While guinea pigs will nurse for two weeks or more under normal circumstances, baby guinea pigs enter the world with fully formed teeth and are capable of eating solid food almost immediately. Choose alfalfa hay and pellets to provide extra calcium for growing bones, and provide plenty of both to satisfy growing pig appetites. Newborn pigs may not understand fruits and vegetables at first without an older guinea pig to observe, but they will eventually come around to the tasty treats. Hand-feeding baby pigs is a good way to establish a bond and familiarize them with human contact from a young age.


When dealing with extremely young guinea pigs, give the cage an once-over to spot potentially dangerous conditions. Many cage designs focus on adult pigs rather than on youngsters, so water-bottle placement may not be ideal for smaller animals. In addition, cage bars that are too far apart may pose a threat to newborn guinea pigs, possibly allowing them to injure themselves.

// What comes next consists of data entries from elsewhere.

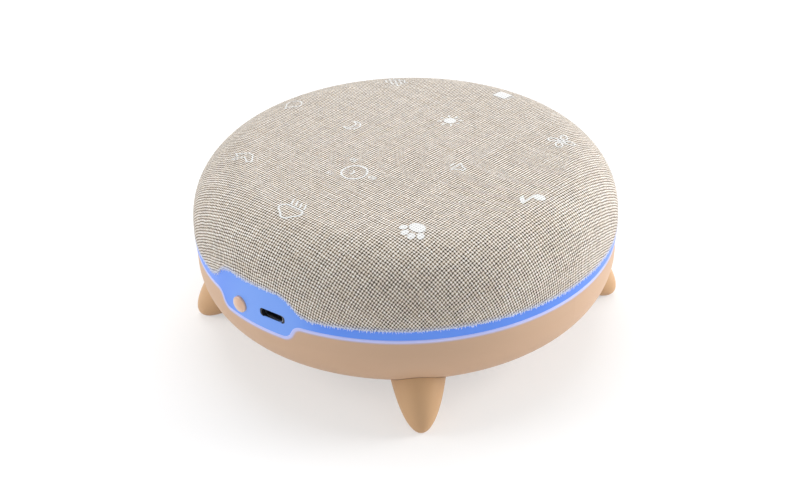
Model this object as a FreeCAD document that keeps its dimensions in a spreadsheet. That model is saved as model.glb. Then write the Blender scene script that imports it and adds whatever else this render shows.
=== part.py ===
import FreeCAD, Part
import math
import os
import Sketcher

# A round table-top sound machine: a fabric dome with touch marks over a loudspeaker, a
# glowing ring with a port panel round its middle, and a shallow shell on four pointed legs.
# Millimetres. The origin is on the table under the centre, +Z is up, and the port panel
# faces -Y, midway between two legs.

SIZES = {
    # fabric dome, measured up from the seam between fabric and ring
    "seam_height": 41.0,
    "dome_radius": 78.0,
    "dome_height": 27.5,
    "crown_radius": 1100.0,
    "shoulder_radius": 22.0,
    "fabric_thickness": 0.8,
    "glue_gap": 0.05,
    "dome_wall": 2.2,
    "hem_gap": 0.15,
    # light ring and its port panel
    "ring_inset": 0.4,
    "ring_band": 3.86,
    "ring_wall": 2.8,
    "lip_wall": 1.8,
    "lip_rise": 3.0,
    "lip_drop": 0.8,
    "lip_angle": 328.0,
    "panel_rise": 6.9,
    "panel_top_half": 10.6,
    "panel_shoulder_half": 25.2,
    "panel_drop": 5.4,
    "panel_bottom_half": 13.0,
    "panel_foot_half": 20.5,
    "panel_gap": 0.15,
    # base shell
    "base_depth": 29.5,
    "base_wall": 2.4,
    "rim_straight": 6.6,
    "corner_radius": 18.0,
    "floor_radius": 44.5,
    "rib_count": 8,
    "rib_thickness": 1.6,
    "rib_drop": 1.2,
    "rib_overhang": 1.0,
    "rib_edge_depth": 1.5,
    "rib_foot_inset": 1.8,
    "rib_foot_drop": 6.0,
    # legs, each a long ellipsoid along an axis that splays out from the vertical
    "leg_tilt": 45.0,
    "leg_overhang": 2.1,
    "leg_tip_height": 0.5,
    "leg_half_length": 52.6,
    "leg_belly_radius": 12.35,
    "leg_seat_gap": 0.1,
    "leg_boss_radius": 7.5,
    "leg_boss_start": 21.4,
    "leg_boss_end": 27.0,
    "leg_screw_hole": 17.0,
    "leg_spigot_stop": 0.2,
    "leg_spigot_radius": 4.0,
    "leg_spigot_gap": 0.15,
    # screws: shank radius, head radius, head height
    "screw_radius": 1.5,
    "screw_head_radius": 2.8,
    "screw_head_height": 2.0,
    "screw_clearance": 0.1,
    "small_screw_radius": 1.0,
    "small_head_radius": 1.9,
    "small_head_height": 1.3,
    "drive_radius": 0.9,
    # posts that hold the two shells together
    "post_inset": 26.0,
    "post_azimuth": 22.5,
    "post_radius": 4.5,
    "post_joint_height": 31.0,
    "post_joint_gap": 0.2,
    "post_step": 0.5,
    "counterbore_depth": 6.5,
    "counterbore_gap": 0.3,
    "post_screw_bite": 12.0,
    "screw_end_gap": 1.0,
    # sound holes in the crown
    "hole_radius": 1.1,
    "hole_pitch": 4.2,
    "hole_rings": 4,
    # loudspeaker, hung from a collar under the crown
    "collar_outer": 27.5,
    "collar_inner": 23.5,
    "collar_depth": 3.4,
    "gasket_thickness": 0.8,
    "gasket_inset": 0.2,
    "flange_thickness": 1.2,
    "flange_hole_gap": 0.15,
    "basket_depth": 12.2,
    "basket_mouth": 22.0,
    "basket_foot": 14.6,
    "basket_wall": 1.0,
    "basket_floor": 1.4,
    "basket_bore": 9.6,
    "window_width": 8.0,
    "window_count": 6,
    "plate_thickness": 2.2,
    "plate_bore": 8.2,
    "magnet_thickness": 6.0,
    "magnet_radius": 14.0,
    "magnet_bore": 9.0,
    "yoke_radius": 13.5,
    "pole_radius": 6.6,
    "coil_radius": 7.1,
    "coil_wall": 0.5,
    "coil_length": 8.0,
    "coil_rise": 3.2,
    "cone_edge": 20.0,
    "cone_drop": 1.2,
    "cone_lip": 1.0,
    "cone_wall": 0.5,
    "cap_radius": 8.4,
    "cap_rise": 2.4,
    "cap_gap": 0.3,
    "surround_gap": 0.3,
    "surround_rise": 1.5,
    "surround_wall": 0.4,
    "surround_lift": 0.15,
    "speaker_screw_reach": 25.5,
    "speaker_screw_stop": 0.4,
    # touch marks: electrodes on a film under the crown
    "film_thickness": 0.2,
    "film_clearance": 0.05,
    "pad_thickness": 0.1,
    "pad_radius": 6.0,
    "film_margin": 0.8,
    "outer_mark_inset": 20.7,
    "inner_mark_reach": 25.8,
    "ribbon_width": 8.0,
    "ribbon_thickness": 0.3,
    "ribbon_place": 34.5,
    "ribbon_slot_gap": 0.4,
    # light board
    "led_board_gap": 2.4,
    "led_board_width": 9.4,
    "led_board_thickness": 1.0,
    "led_length": 3.0,
    "led_depth": 1.6,
    "led_height": 1.2,
    "led_edge": 1.4,
    "led_board_end_gap": 1.0,
    "led_free_angle": 20.0,
    "led_count": 24,
    # port board, button, switch, charging socket and the sleeve round its mouth
    "port_board_depth": 8.0,
    "port_board_half": 20.0,
    "port_board_thickness": 1.6,
    "port_board_top": 4.0,
    "port_board_bottom": -8.0,
    "port_boss_x": 17.6,
    "port_boss_drop": 2.0,
    "port_boss_radius": 2.2,
    "port_boss_length": 4.6,
    "port_pilot_stop": 1.0,
    "port_screw_stop": 1.5,
    "port_pilot_bite": 0.1,
    "button_x": -6.3,
    "button_drop": 4.0,
    "button_radius": 3.0,
    "button_gap": 0.12,
    "button_flange_radius": 3.7,
    "button_flange": 0.75,
    "button_flange_depth": 4.4,
    "button_side_proud": 0.7,
    "button_proud": 1.3,
    "button_edge": 0.4,
    "button_travel": 0.5,
    "switch_size": 6.0,
    "switch_depth": 2.6,
    "switch_corner": 0.4,
    "plunger_radius": 1.6,
    "plunger_gap": 0.15,
    "plunger_sink": 0.9,
    "plunger_stop": 0.2,
    "socket_x": 8.9,
    "socket_drop": 2.5,
    "socket_width": 8.9,
    "socket_height": 3.1,
    "socket_length": 6.5,
    "socket_wall": 0.3,
    "socket_floor": 0.8,
    "socket_gap": 0.15,
    "socket_roundness": 0.45,
    "tongue_width": 6.6,
    "tongue_height": 0.7,
    "tongue_length": 4.6,
    "sleeve_width": 11.1,
    "sleeve_height": 4.1,
    "sleeve_corner": 1.4,
    "sleeve_depth": 5.4,
    "sleeve_flange": 0.8,
    "sleeve_gap": 0.05,
    "sleeve_sink": 0.1,
    # main board
    "board_half_width": 34.0,
    "board_front": -38.0,
    "board_back": -8.0,
    "board_height": 14.4,
    "board_thickness": 1.6,
    "board_hole_inset": 3.5,
    "standoff_radius": 2.6,
    "board_screw_bite": 3.0,
    "connector_height": 3.0,
    # battery
    "battery_width": 56.0,
    "battery_depth": 34.0,
    "battery_height": 9.0,
    "battery_middle": 23.0,
    "battery_corner": 2.5,
    "battery_pad": 1.0,
    "battery_pad_inset": 4.0,
    # speaker terminal, and the leads inside the housing
    "terminal_width": 4.0,
    "terminal_length": 6.0,
    "terminal_thickness": 1.0,
    "terminal_gap": 0.05,
    "lead_radius": 0.6,
    "lead_exit": 3.0,
}


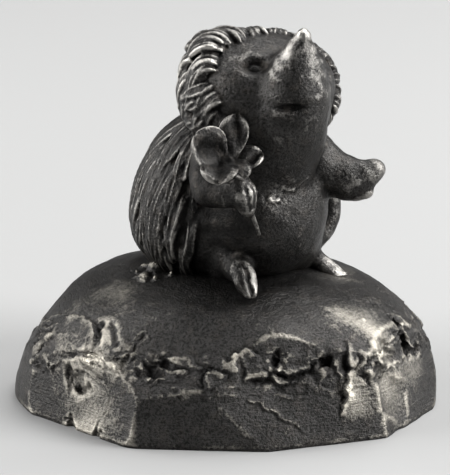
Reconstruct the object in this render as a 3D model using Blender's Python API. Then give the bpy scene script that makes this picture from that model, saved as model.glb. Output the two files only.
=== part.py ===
"""A cast pewter hedgehog that looks up and holds a flower, standing on a rocky plinth.

Two castings: the hedgehog, with its flower, and the rock. The frame has +Z up, -Y towards the
viewer, +X to the viewer's right, and its origin under the middle of the rock.
"""

import math
import random

import bmesh
import bpy
import numpy as np
from mathutils import Vector, noise

# Driving sizes, in metres
ROCK_WIDTH = 0.0468
ROCK_DEPTH = 0.0396
ROCK_HEIGHT = 0.0145
FIGURE_HEIGHT = 0.0295
SEAT_GAP = 0.0003

# Where the hedgehog stands on the rock, and the way it faces, turned from -Y towards +X
SEAT_RIGHT = 0.053 * ROCK_WIDTH
SEAT_BACK = 0.046 * ROCK_DEPTH
SEAT_SINK = 0.0007
FACING = math.radians(33)

# How finely the castings are modelled
CORE_VOXEL = 0.016 * FIGURE_HEIGHT
FIGURE_VOXEL = 0.0080 * FIGURE_HEIGHT
ROCK_VOXEL = 0.0090 * ROCK_WIDTH
FIGURE_TRIANGLES = 7000
ROCK_TRIANGLES = 3000

# The hedgehog's forms are given in hundredths of its height: forward, left and up from its seat
UNIT = FIGURE_HEIGHT / 100
HEAD_CENTRE = (7.9, 0.0, 68.7)
HEAD_RADII = (24.5, 29.2, 21.8)
FACE_CENTRE = (15.5, 0.0, 64.0)
FACE_RADII = (18.5, 23.5, 17.5)
SNOUT_BASE = (26.5, 0.0, 65.5)
SNOUT_TIP = (35.8, 0.0, 95.6)
EYE = (22.5, 11.9, 83.2)
MOUTH = (39.0, -8.0, 71.0)
NECK_CENTRE = (13.0, 0.0, 52.0)
NECK_RADII = (20.5, 20.5, 18.0)
CHEST_CENTRE = (10.0, 0.0, 45.0)
CHEST_RADII = (20.0, 21.0, 18.0)
PELT_CENTRE = (-11.0, 0.0, 18.0)
PELT_RADII = (32.5, 37.0, 41.0)
PELT_LOW_RADIUS = 26.0
BELLY_CENTRE = (6.8, 0.0, 24.7)
BELLY_RADII = (26.5, 26.0, 27.0)
CAPE = ((8, 28, 34), (9, 30, 27), (9.5, 31, 19.5), (10.5, 28, 13), (11.5, 22, 7.5))


def at(forward, left, up):
    """A point of the hedgehog, in its own frame: it faces -Y there."""
    return Vector((left, -forward, up)) * UNIT


def start_empty():
    """Removes whatever the file holds."""
    for item in list(bpy.data.objects):
        bpy.data.objects.remove(item)


def new_object(name, mesh):
    item = bpy.data.objects.new(name, mesh)
    bpy.context.scene.collection.objects.link(item)
    return item


def mesh_of(clay, name):
    mesh = bpy.data.meshes.new(name)
    clay.to_mesh(mesh)
    clay.free()
    return mesh


def evaluated(item):
    """The object's mesh with its modifiers applied. The object is removed."""
    bpy.context.view_layer.update()
    graph = bpy.context.evaluated_depsgraph_get()
    mesh = bpy.data.meshes.new_from_object(item.evaluated_get(graph))
    bpy.data.objects.remove(item)
    return mesh


def fused(mesh, voxel, smoothing):
    """One closed skin over every form in the mesh, with its creases softened."""
    item = new_object("clay", mesh)
    remesh = item.modifiers.new("Fuse", "REMESH")
    remesh.mode = "VOXEL"
    remesh.voxel_size = voxel
    if smoothing:
        smooth = item.modifiers.new("Soften", "SMOOTH")
        smooth.factor = 0.5
        smooth.iterations = smoothing
    return evaluated(item)


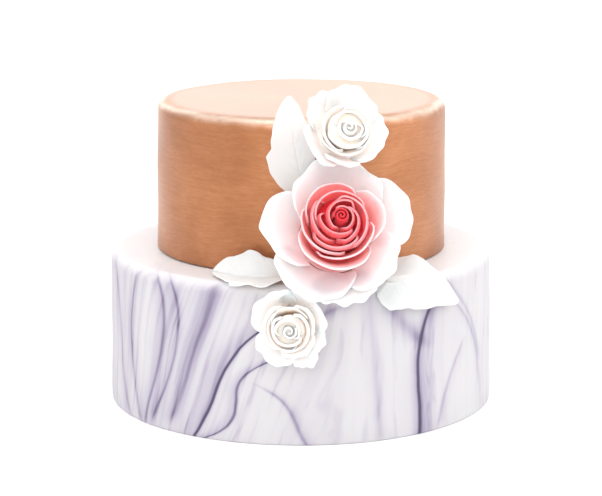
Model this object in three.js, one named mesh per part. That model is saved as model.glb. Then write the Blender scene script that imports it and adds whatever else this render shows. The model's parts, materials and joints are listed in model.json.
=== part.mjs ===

Before adding any new furnishings to the cage for young pigs, consider the potential danger for undersized animals.


Since guinea pigs have relatively few defenses against predators in the wild, one adaptation they have developed is an extremely fast breeding and growth cycle. Newborn pigs enter the world with eyes open, able to eat solid food and run from danger. They also mature extremely quickly, with male pigs becoming sexually active around 3 weeks of age. For this reason, you need to separate young pigs by sex before week 4 to prevent possible pregnancy issues. Pairing a solitary boy or girl with an older cage mate of the same sex is a good way to initiate social development, or you can leave same-sex siblings together and take advantage of their familiarity with one another to promote harmony in the cage.